Il y a un principe qui domine le partage des attributions dans la vie des conjoints. Il vient de loin, puisque Aristote y a attaché son nom (Pol. III, II, 10) et c’est sous son empire que s’est constituée pendant longtemps leur collaboration. C’est celui qui attribue à l’époux la mission d’acquérir, à l’épouse celle de conserver. C’est par suite de cette conception que les biens acquis par elle après son mariage étaient présumés provenir de l’industrie du mari et qu’il incombait à sa compagne de faire la preuve, si cela était contesté, que l’acquisition lui en était due. Parmi les services qu’elle rendra aux intérêts communs, c’est d’abord les plus humbles, ceux de la ménagère qui vont nous occuper.
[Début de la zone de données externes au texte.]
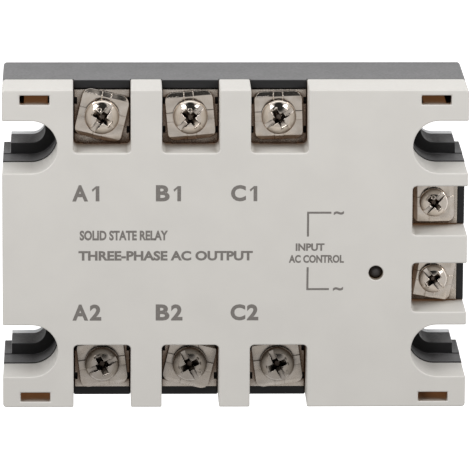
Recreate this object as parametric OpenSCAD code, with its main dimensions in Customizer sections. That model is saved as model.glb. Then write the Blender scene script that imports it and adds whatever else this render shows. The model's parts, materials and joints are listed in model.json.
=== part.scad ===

Nous avons établi, quand nous avons parlé de l’éducation[1], qu’après la formation morale et chrétienne qui en était le premier objet et dont ils ne séparaient pas les bienséances en rapport avec la condition sociale de la jeune fille, il n’y avait pas, pour nos ancêtres de la première moitié du XVIIe siècle, de partie plus importante dans la pédagogie féminine que les connaissances ménagères. C’était à quoi s’appliquait tout d’abord la sollicitude maternelle. Catherine de Meurdrac, que nos lecteurs, nous l’espérons, n’ont pas oubliée, était à peine sortie de la première enfance que sa mère lui donnait de petites tâches à remplir dans la maison et lui faisait rendre compte de la façon dont elle s’en était acquittée, et la fillette ne semble pas, jusqu’à l’Age de dix ou douze ans, s’être occupée d’autre chose. Mme de Brézal ne s’y prenait pas autrement que la mère de Catherine. Seulement ce n’était pas à des enfans qu’elle avait affaire, c’était à des jeunes filles, et ces jeunes filles elle n’en était pas la mère. Restée veuve a vingt-deux ans avec un seul enfant et décidée à ne pas se remarier, elle avait vendu son écurie et son équipage de chasse et employé le produit de la

  1. Voyez la Revue du 15 janvier 1909.